To begin, prioritize your governance framework. Start with a battle-tested base like OpenZeppelin Governor, which provides modular contracts for proposals, voting, and timelocks. For most enterprises, a token-weighted voting model with a quorum and proposal threshold offers a balanced start. Define these parameters conservatively—for example, a 4% quorum and a 1% proposal threshold of the total token supply—to ensure stability while allowing for participation. Use a timelock executor for all treasury transactions to introduce a mandatory review period, a critical security measure.

Next, architect your tokenomics and membership. Decide if participation requires holding a non-transferable membership NFT (for permissioned access) or a liquid governance token. For on-chain treasury management, integrate a Safe multisig as the DAO's treasury, controlled by the Governor contract. All fund movements should be executed via successful proposals that pass through the timelock. Tools like Tally or Sybil provide user-friendly interfaces for members to view proposals and vote, abstracting away blockchain complexity for non-technical stakeholders.
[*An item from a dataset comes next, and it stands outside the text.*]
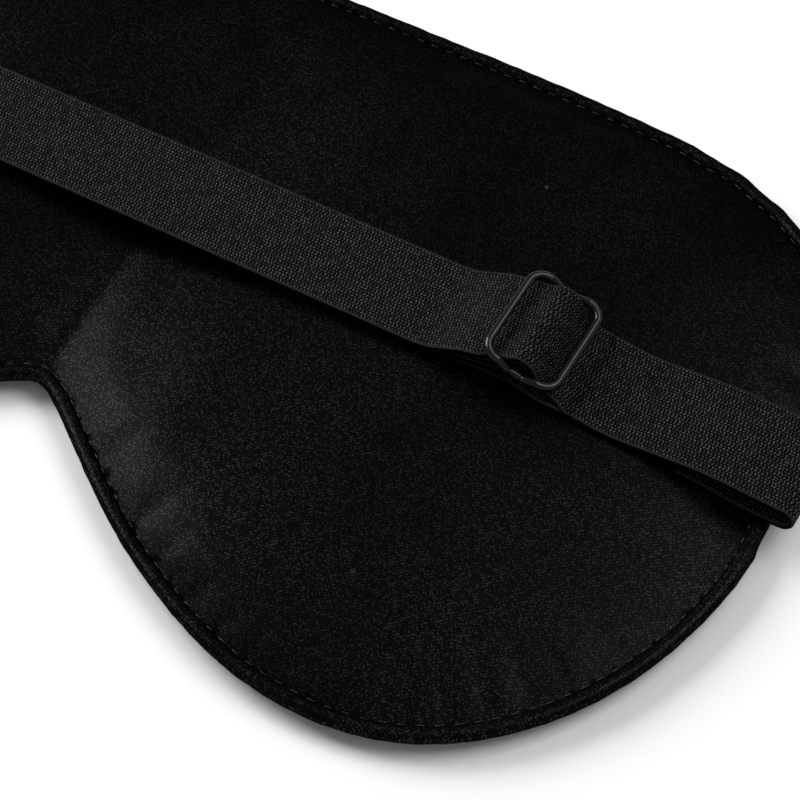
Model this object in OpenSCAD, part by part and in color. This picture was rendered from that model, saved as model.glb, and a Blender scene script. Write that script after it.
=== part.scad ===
// Contoured sleep mask with piped edge, elastic head strap, three-bar slider and ring.
// It lies on its outer panel, face side up: +X along its length, +Y to the forehead edge.

/* [Mask outline] */
// Half of the mask's length
half_length = 96; // [94:0.5:98]
// From the nose notch up to the forehead edge
top_rise = 80.4; // [78:0.2:82]
// From the nose notch down to the lowest point of a lobe
lobe_drop = 27.6; // [25:0.2:29]
// Distance of a lobe's lowest point from the middle
lobe_x = 57.3; // [56:0.1:59]
// Height of the widest point above the notch
end_rise = 20; // [18:0.5:22]

/* [Mask body] */
// Height of the seam above the rest face
seam_z = 3; // [2.8:0.1:3.2]
// Height of the two crowns above the rest face
crown_z = 7.7; // [6.8:0.1:7.7]
// Height of the valley over the nose
bridge_z = 5.3; // [4.8:0.1:6]
// Thickness of the satin
satin_t = 0.4; // [0.3:0.05:0.4]
// Diameter of the piping
piping_d = 2.2; // [2:0.1:2.3]

/* [Strap] */
// Width of the elastic
strap_w = 15; // [14:0.5:15.5]
// Thickness of the elastic
strap_t = 0.85; // [0.75:0.05:0.85]
// Height of the strap's middle line above the notch
strap_rise = 33; // [30:0.5:36]
// Underside of the strap's flat middle stretch
strap_z = 7.95; // [7.95:0.05:8.2]
// How far the two strap ends reach from the middle
strap_reach = 99.5; // [99.5:0.1:100]

/* [Slider and ring] */
// Place of the slider's middle along the mask
slider_x = 58.95; // [50:0.05:59]
// Height of the slider's middle
slider_z = 13.2; // [13.1:0.05:13.4]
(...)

Finally, establish operational processes. Document clear guidelines for proposal submission, including required templates and off-chain discussion channels like a forum. Monitor key metrics: voter participation rates, proposal execution success, and treasury asset health. Start with a test deployment on a testnet or a low-stakes environment like a DAO framework (Aragon, DAOhaus) to validate your design. The real work of a DAO is continuous iteration; use initial cycles to gather data and be prepared to upgrade modules through the governance process itself to adapt to your organization's evolving needs.